From the archives of Bob Montgomery, motoring historian
Right-Hand Drive: To this day, Ireland and Britain, together with a large number of her ex-colonies, persist in driving on the left side of the road and seating the driver on the right. Other countries which persisted with this rule have long since capitulated (the Philippines in 1945 and Sweden in 1967) and gone over to the right-hand side of the road like the rest of the world.
Why did right-hand driving become so dominant? And how did the rival preferences arise?
Neither question is easy to answer conclusively. Many spurious arguments can be trotted out in favour of either side. Perhaps we have to go back, right back, to superstition regarding the relative merits of right and left.
In Greek mythology bad luck and unlucky signs always came from the left, while in Latin the word for it was sinister. Thus it was that an army commander always marched on the right - or lucky - side of his men and thus, it would appear, came the Roman right-hand rule of the road.
Roman influence extended as far north as Germany, north-east into Romania and well into western parts of Asia, so one can see how these countries might have continued this rule as a matter of convenience long after the Romans left the scene.
But this doesn't account for Britain, where after all the Romans had a significant presence. There, it seems, the right-hand rule was forgotten as soon as the Romans were gone.
Certainly, one thing we know for a fact is that Britons were driving on the left long before Mary Tudor enacted the first known ordinance on the matter in 1555. This was followed in the mid-18th century by a ruling during the rebuilding of London Bridge (when the houses on it were being removed) - it decreed that "all carriages passing over from London are to go to the east (left) side and to London on the west (right)". In what was probably the first on-the-spot fine it was also decreed that "all offenders are to be carried before a justice and fined".

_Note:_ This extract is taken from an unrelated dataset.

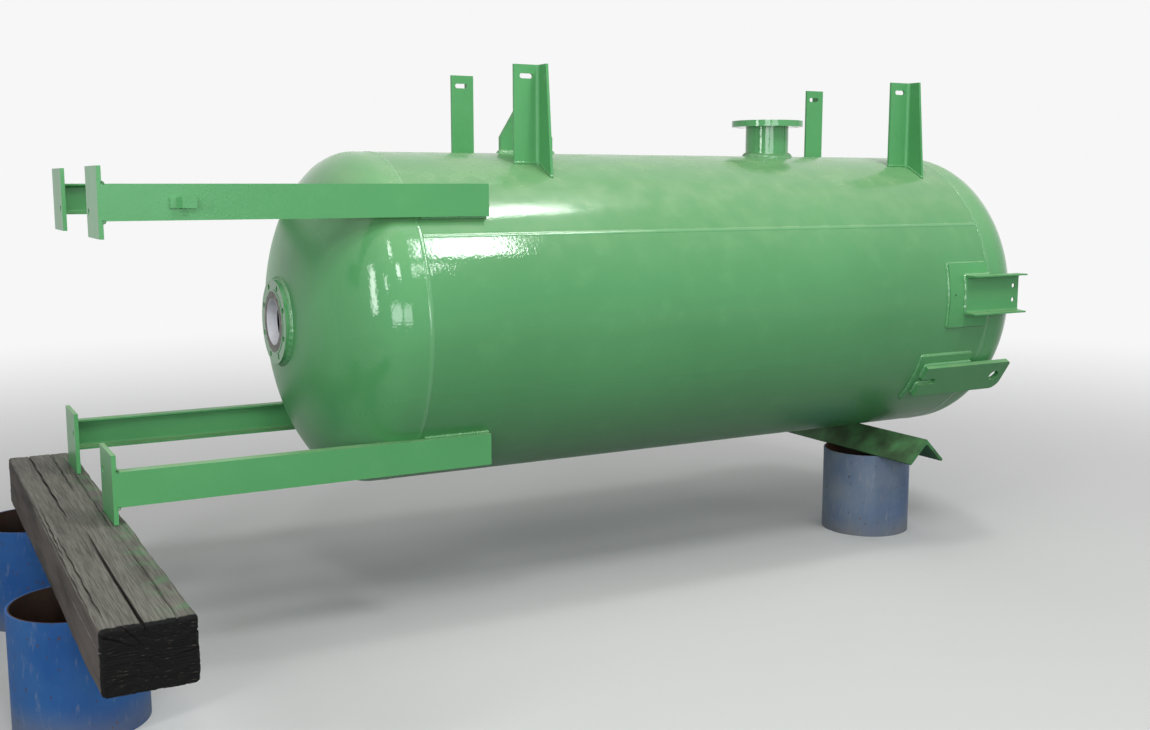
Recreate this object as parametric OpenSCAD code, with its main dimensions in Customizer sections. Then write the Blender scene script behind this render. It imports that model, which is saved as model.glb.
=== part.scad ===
// Horizontal pressure tank: a dished-end vessel lying on its side,
// with four channel legs, lifting lugs, ladder brackets and the
// sleeper and pipe stands that hold it off the floor.
// Units are millimetres. X runs along the tank's axis from the legs to the
// lifting end, Z is up, and the floor is at z = 0.

/* [Vessel] */
// Outside diameter of the shell
shell_od = 1116; // [900:2:1400]
// Length of the shell between its two girth welds
shell_len = 2355; // [1800:5:3000]
// Plate thickness of the shell and heads
plate_t = 8; // [5:1:14]
// Straight flange of each dished head
head_straight = 50; // [25:1:60]
// Depth of each dished head past its straight flange
head_depth = 271; // [220:1:330]
// Width of a weld cap on the plates
weld_w = 15; // [10:1:32]
// Height of a weld cap above the plates
weld_h = 1.6; // [1:0.1:4]
// Angle of the long seam above the near side's middle, in degrees
seam_angle = 31.6; // [10:0.1:60]

/* [End nozzles] */
// Outside diameter of the pad flange, 6 inch class 150
flange_od = 279.4; // [229:0.1:343]
// How far the flange face stands out past the head's crown
face_proud = 13; // [8:1:60]
// Thickness of the pad flange, let into the head
pad_flange_t = 35; // [34:1:70]
// Leg of the fillet weld round the pad flange
pad_fillet = 9.5; // [6:0.5:14]
// Diameter of the raised face
raised_od = 215.9; // [150:0.1:260]
// Height of the raised face
raised_h = 1.6; // [1:0.1:7]
// Outside diameter of the nozzle pipe
neck_od = 168.3; // [114.3:0.1:219.1]
// Wall of the nozzle pipe
neck_wall = 7.1; // [5:0.1:12]
// Thickness of the bore lining
liner_t = 2; // [1:0.5:6]
// Bolt circle of every flange
bolt_circle = 241.3; // [180:0.1:300]
// Diameter of each tapped stud hole in the pad flanges
stud_hole = 19; // [14:0.1:24]
// Depth of each tapped hole
stud_depth = 25; // [18:1:32]
// Number of bolt holes
bolt_count = 8; // [4:4:12]

/* [Top nozzle] */
// Distance of the nozzle from the left girth weld
top_nozzle_x = 1678; // [1400:1:1900]
// Height of the flange face above the shell's crown
top_proud = 140; // [110:1:180]
// Thickness of the flange
top_flange_t = 25.4; // [19:0.1:32]
// Diameter of each bolt hole in the top flange
bolt_hole = 22.2; // [16:0.1:28]
// Leg of the fillet weld round the nozzle pipe
top_fillet = 15; // [8:1:20]

/* [Legs] */
// Depth of the channel section
leg_depth = 101.6; // [80:0.1:152.4]
// Width of the channel's flanges
leg_flange = 41; // [35:0.5:60]
// Thickness of the channel's web
leg_web = 6; // [4:0.5:10]
// Distance from the tank's mid-plane to the outer face of each web
leg_y = 465.3; // [400:0.1:500]
// Height of each leg's centre above or below the tank's axis
leg_z = 400.4; // [350:0.1:450]
// How far the legs reach past the left girth weld
leg_out = 920; // [700:5:1200]
// How far the legs lap onto the shell
leg_lap = 237; // [150:1:400]
// Side of each square foot plate
foot_side = 200; // [150:5:260]
// Thickness of each foot plate
foot_t = 12.7; // [10:0.1:20]
// Diameter of the anchor hole in each foot plate
foot_hole = 22; // [16:1:30]
// Distance of the anchor hole from the tank's mid-plane
foot_hole_y = 300; // [280:1:330]
// Height of the anchor hole above or below the tank's axis
foot_hole_z = 371; // [350:1:450]

/* [Ladder brackets] */
// Width of each leg of the near brackets' section
bracket_leg = 101.6; // [75:0.1:130]
// Width of each leg of the far brackets' section
far_bracket_leg = 88.9; // [75:0.1:130]
// Thickness of the brackets
bracket_t = 9.5; // [6:0.5:13]
// Root radius of the angle
bracket_root = 12; // [8:1:16]
// Height of the bracket tops above the tank's axis
bracket_top = 850; // [750:5:950]
// Distance of the left pair from the left girth weld
bracket_left = 453; // [300:1:700]
// Distance of the right pair from the right girth weld
bracket_right = 223; // [160:1:400]
// Offset of the pair's middle from the tank's mid-plane
bracket_mid = 58; // [0:1:80]
// Distance from the pair's middle to each bracket's face
bracket_half = 258; // [200:1:320]
// Length of the slot near each top
slot_len = 50; // [30:1:70]
// Width of the slot
slot_w = 17; // [12:1:22]
// Depth of the slot's centre below the bracket's top
slot_drop = 38; // [25:1:60]

/* [Lifting lugs] */
// Angle of the front lug below the near side's middle, in degrees
lug_angle = 33; // [20:1:50]
// Thickness of the lug plate
lug_t = 19; // [12:1:30]
// Width of the lug plate
lug_w = 140; // [100:1:200]
// How far the lug plate laps onto the shell from the right girth weld
lug_lap = 280; // [200:1:400]
// How far the lug plate reaches past the right girth weld
lug_reach = 170; // [120:1:300]
// Length of the slot for welding at the lug's root
lug_slot_len = 74; // [60:1:140]
// Width of that slot
lug_slot_w = 28; // [20:1:40]
// Distance of the eye from the free end
eye_edge = 55; // [45:1:80]
// Radius of the lower corner at the free end
lug_corner = 42; // [20:1:60]
// Radius of the upper corner at the free end
lug_upper_corner = 14; // [5:1:40]
// Diameter of the lifting eye
lug_eye = 48; // [30:1:60]
// Thickness of each backing pad
pad_t = 10; // [6:1:16]
// How far the lug pad shows round the lug's root
pad_margin = 25; // [15:1:60]
// Distance of the lug pad from the right girth weld
lug_pad_end = 43; // [20:1:80]
// Half the lug pad's width round the shell, in degrees
lug_pad_half = 11; // [8:0.1:16]

/* [Tailing lug] */
// Distance of the lug's middle from the left girth weld
tail_x = 602; // [450:1:900]
// Half the width of the lug's foot
tail_half = 103; // [70:1:140]
// Height of the lug's shoulders above the crown
tail_shoulder = 57; // [30:1:90]
// Height of the lug's eye above the crown
tail_eye_h = 132; // [100:1:180]
// Radius of the lug's rounded top
tail_top_r = 48; // [35:1:60]
// Diameter of the lug's eye
tail_eye = 40; // [25:1:55]

/* [Channel stubs] */
// Depth of the stub's channel section
stub_depth = 152.4; // [100:0.1:200]
// Width of its flanges
stub_flange = 50; // [40:1:70]
// Thickness of its web
stub_web = 6; // [4:0.5:10]
// How far the stub laps onto the shell from the right girth weld
stub_lap = 138; // [100:1:200]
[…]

By the early 20th century, drivers of the recently arrived motor car were driving on the right everywhere in Europe with the exception of Portugal, Sweden, most parts of the Austro-Hungarian Empire plus, of course, Britain and Ireland. A contemporary European guidebook for British drivers declared "country carts are sometimes careless . . . and many automobilists are often at sea and drive in the same haphazard manner". However, it added, "on the other hand, many of the better-class residents are scrupulously exact".
All very well, but none of this explains why the British choose to swim against the prevailing current? And why did so many early French manufacturers place the driver on the right-hand side at a time when the French motor industry led the world?

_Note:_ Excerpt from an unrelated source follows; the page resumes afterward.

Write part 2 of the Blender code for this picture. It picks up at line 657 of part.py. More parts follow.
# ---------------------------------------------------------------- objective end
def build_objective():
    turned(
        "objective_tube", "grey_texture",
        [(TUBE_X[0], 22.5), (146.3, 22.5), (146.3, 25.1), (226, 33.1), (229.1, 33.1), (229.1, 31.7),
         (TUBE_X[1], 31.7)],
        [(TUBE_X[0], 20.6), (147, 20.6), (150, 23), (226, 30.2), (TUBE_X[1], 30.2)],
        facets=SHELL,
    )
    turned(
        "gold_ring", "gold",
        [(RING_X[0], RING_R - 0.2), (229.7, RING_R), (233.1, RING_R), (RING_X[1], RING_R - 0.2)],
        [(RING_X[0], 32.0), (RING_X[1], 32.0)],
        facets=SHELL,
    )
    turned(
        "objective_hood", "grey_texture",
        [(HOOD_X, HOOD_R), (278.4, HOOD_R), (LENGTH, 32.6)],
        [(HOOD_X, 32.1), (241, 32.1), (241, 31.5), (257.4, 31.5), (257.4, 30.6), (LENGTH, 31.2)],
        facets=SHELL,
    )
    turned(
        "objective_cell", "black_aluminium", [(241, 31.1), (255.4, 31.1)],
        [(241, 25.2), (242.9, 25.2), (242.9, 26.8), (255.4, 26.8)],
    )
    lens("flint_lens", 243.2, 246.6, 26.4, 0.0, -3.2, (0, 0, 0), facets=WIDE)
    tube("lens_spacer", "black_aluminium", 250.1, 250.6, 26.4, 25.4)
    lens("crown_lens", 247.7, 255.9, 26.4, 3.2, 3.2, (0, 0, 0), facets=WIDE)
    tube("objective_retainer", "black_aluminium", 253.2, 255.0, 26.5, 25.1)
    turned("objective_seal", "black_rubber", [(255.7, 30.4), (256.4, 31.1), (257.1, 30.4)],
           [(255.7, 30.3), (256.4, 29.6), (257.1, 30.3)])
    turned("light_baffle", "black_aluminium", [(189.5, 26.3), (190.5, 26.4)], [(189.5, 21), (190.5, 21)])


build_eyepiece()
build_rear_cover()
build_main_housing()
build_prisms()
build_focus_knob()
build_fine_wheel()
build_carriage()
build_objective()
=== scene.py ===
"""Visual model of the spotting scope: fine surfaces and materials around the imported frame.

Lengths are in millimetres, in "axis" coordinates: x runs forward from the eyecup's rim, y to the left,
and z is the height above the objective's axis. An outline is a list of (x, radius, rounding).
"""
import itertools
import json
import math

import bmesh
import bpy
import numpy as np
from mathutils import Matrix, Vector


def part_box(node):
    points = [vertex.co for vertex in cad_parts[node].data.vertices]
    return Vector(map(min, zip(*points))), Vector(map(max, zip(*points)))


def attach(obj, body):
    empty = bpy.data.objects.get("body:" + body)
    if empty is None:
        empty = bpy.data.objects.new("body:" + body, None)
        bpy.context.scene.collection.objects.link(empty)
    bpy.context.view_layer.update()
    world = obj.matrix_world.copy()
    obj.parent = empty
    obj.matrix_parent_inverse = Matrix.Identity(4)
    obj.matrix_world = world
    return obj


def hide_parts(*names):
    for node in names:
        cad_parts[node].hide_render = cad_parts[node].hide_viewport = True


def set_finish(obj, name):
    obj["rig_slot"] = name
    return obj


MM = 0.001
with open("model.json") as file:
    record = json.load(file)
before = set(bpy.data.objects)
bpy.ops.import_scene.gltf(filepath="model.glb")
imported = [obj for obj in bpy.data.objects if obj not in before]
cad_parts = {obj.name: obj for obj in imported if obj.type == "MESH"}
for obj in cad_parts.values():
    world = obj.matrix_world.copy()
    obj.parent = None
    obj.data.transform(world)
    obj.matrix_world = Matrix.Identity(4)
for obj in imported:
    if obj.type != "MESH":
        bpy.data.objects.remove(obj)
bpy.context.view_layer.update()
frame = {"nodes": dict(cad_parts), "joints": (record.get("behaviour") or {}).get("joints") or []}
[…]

The great motoring historian, Kent Karslake, believed that the answer to the first question lay in that country's love of things equestrian, and I'm inclined to agree with him. Karslake pointed out that a coachman usually drove his carriage from the centre of the box, moving to the right when he shared this seat with others. He believed that the positioning of French drivers to the right was a form of snobbery derived from horse-drawn days - this positioning of the chauffeur placed him on a social level with the coachman.
I have made no mention of the Americans. The reason is simple - they follow an entirely different logic in their choice of which side of the road on which they drive. But that, as they say, is a story for another day.